--- START OF Material provided ---
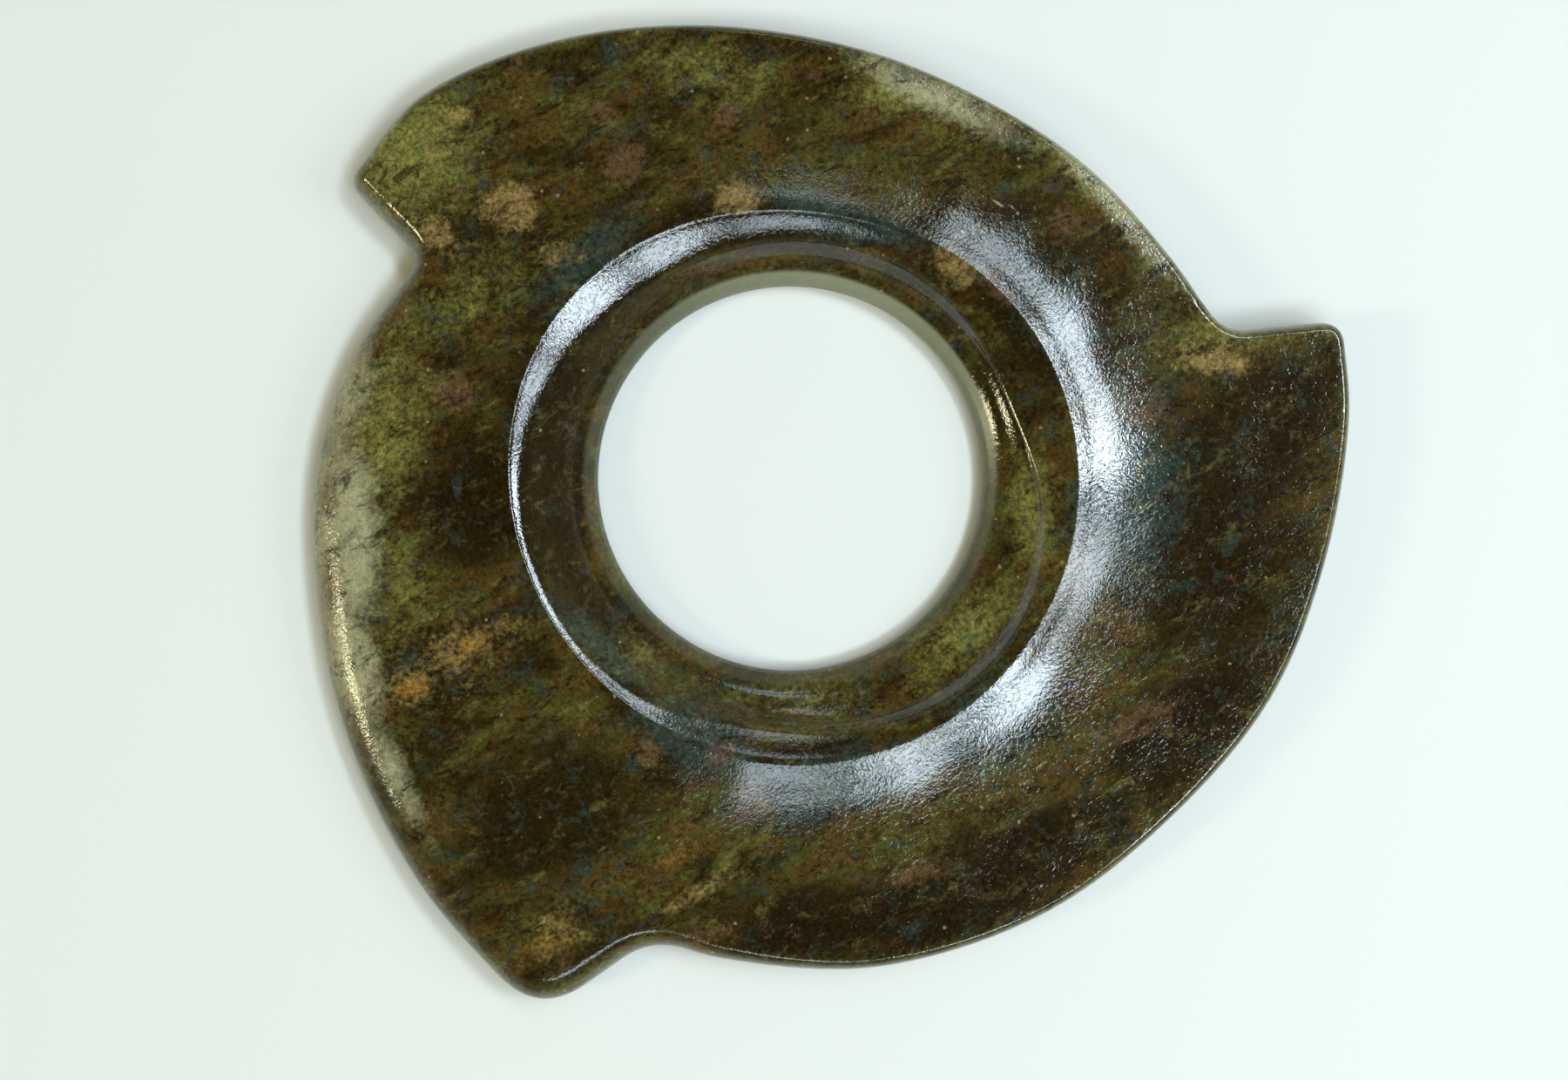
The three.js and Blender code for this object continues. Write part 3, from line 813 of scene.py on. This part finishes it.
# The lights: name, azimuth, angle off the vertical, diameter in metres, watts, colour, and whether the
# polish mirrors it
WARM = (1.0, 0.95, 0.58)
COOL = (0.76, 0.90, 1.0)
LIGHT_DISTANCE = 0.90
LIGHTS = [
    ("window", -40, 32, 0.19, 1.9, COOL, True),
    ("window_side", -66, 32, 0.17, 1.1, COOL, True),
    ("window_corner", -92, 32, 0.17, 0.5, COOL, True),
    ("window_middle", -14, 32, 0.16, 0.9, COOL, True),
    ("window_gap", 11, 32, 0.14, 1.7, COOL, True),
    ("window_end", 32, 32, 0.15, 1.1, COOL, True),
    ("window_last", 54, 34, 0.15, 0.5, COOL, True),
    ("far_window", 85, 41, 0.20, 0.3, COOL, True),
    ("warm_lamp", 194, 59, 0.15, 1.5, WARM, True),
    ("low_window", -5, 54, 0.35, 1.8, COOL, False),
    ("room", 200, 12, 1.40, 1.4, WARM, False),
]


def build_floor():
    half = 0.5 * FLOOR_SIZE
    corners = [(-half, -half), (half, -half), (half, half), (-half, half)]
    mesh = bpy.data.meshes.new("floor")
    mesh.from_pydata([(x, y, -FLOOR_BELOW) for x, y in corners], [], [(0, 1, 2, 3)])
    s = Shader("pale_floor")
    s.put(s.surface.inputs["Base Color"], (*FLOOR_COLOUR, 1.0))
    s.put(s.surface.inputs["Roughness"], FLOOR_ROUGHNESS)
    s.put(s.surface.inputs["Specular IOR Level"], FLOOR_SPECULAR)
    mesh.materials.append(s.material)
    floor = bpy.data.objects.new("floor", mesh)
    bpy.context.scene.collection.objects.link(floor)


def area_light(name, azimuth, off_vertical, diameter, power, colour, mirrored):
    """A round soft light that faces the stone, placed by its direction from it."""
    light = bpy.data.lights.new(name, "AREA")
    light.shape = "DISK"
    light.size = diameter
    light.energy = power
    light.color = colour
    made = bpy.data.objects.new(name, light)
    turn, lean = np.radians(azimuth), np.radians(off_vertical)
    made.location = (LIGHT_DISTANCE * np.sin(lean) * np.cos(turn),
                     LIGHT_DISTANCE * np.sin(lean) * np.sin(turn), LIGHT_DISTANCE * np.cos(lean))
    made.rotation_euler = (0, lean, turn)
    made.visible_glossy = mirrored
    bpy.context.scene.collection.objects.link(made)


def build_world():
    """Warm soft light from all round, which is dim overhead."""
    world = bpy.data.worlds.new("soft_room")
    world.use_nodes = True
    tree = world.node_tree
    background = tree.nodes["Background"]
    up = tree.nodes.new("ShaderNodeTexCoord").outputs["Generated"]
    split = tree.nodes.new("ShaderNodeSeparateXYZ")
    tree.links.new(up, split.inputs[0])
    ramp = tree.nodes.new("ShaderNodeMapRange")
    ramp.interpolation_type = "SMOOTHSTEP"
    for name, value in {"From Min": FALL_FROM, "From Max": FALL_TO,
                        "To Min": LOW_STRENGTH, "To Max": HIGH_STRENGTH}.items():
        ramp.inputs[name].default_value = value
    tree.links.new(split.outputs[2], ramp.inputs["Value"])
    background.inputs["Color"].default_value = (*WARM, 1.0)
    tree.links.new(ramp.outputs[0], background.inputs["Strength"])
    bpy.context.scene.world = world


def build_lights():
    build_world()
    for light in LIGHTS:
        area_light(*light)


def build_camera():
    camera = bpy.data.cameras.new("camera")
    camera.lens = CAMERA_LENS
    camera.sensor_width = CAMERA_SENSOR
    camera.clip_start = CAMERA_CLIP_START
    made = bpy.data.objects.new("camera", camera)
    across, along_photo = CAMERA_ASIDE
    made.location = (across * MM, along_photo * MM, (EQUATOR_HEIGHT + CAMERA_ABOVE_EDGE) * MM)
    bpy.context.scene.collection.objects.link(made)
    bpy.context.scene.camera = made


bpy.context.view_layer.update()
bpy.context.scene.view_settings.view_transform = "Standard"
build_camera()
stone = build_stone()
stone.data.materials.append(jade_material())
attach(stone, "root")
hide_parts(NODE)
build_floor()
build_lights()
--- END OF Material provided ---
> [Given request]
Copy out every line with the word "stone".

> [Exercise response]
    """A round soft light that faces the stone, placed by its direction from it."""
stone = build_stone()
stone.data.materials.append(jade_material())
attach(stone, "root")